We can rewrite the non-deterministic functions for sorting using
monadic combinators:
> suchthat :: MonadPlus m => m a -> (a -> Bool) -> m a
> suchthat xs p = do x <- xs
> guard (p x) -- predefined in Control.Monad
> return x
>
> permute :: MonadPlus m => [a] -> m [a]
> permute [] = return []
> permute (x:xs) = do ys <- permute xs
> zs <- insert x ys
> return zs
>
> insert :: MonadPlus m => a -> [a] -> m [a]
> insert x [] = return [x]
> insert x (y:ys) = return (x:y:ys) `mplus` do zs <- insert x ys
> return (y:zs)
Now, our `sort` function can return results in any monad for
non-determinism. Especially, it can still yield a list of results.
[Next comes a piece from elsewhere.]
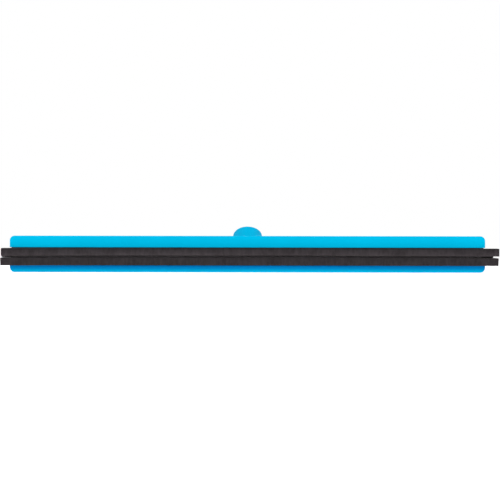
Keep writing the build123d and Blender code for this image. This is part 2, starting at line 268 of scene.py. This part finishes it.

Parallel search with a dumb instance of `MonadPlus`
---
In order to define parallel search algorithms, we define a different
instance of the `MonadPlus` type class that represents the search
space as a tree structure[^tree-monad]. The idea is to simply replace
calls to monadic combinators with constructors. Only `>>=` is
implemented as a function:
[^tree-monad]: A similar tree representation of non-deterministic
search is available on
[Hackage](http://hackage.haskell.org/cgi-bin/hackage-scripts/package/tree-monad).
> data MPlus a = MZero | Return a | MPlus (MPlus a) (MPlus a)
>
> instance Monad MPlus
> where
> return = Return
>
> MZero >>= _ = MZero
> Return x >>= f = f x
> MPlus l r >>= f = MPlus (l >>= f) (r >>= f)
>
> instance MonadPlus MPlus
> where
> mzero = MZero
> mplus = MPlus
The implementation of `>>=` is borrowed from laws [for
`Monad`][monad-laws] and [for `MonadPlus`][monadplus-laws].
We can now define different search strategies as functions of type
`MPlus a -> [a]`. For example, sequential depth-first search looks as
follows:
> search :: MPlus a -> [a]
> search MZero = []
> search (Return x) = [x]
> search (MPlus l r) = search l ++ search r
This function is inspired by the `MonadPlus` instance for `[]`.
Let's count on the promise of semi-explicit parallelism: In the last
rule defining `search`, the results of the right branch `r` of the
search space will probably be needed later and it might be beneficial
to compute them in parallel.
We can express this using the combinator `par` from the module
`Control.Parallel` and define a function for parallel depth-first
search:
> parSearch :: MPlus a -> [a]
> parSearch MZero = []
> parSearch (Return x) = [x]
> parSearch (MPlus l r) = rs `par` (parSearch l ++ rs)
> where rs = parSearch r
This use of `par` forks a so called *spark*, i.e., a computation that
might be chosen by the run-time system for parallel execution. We do
not need to fork a spark for searching the left subtree because
`parSearch l` is evaluated by the call to `++` immediately.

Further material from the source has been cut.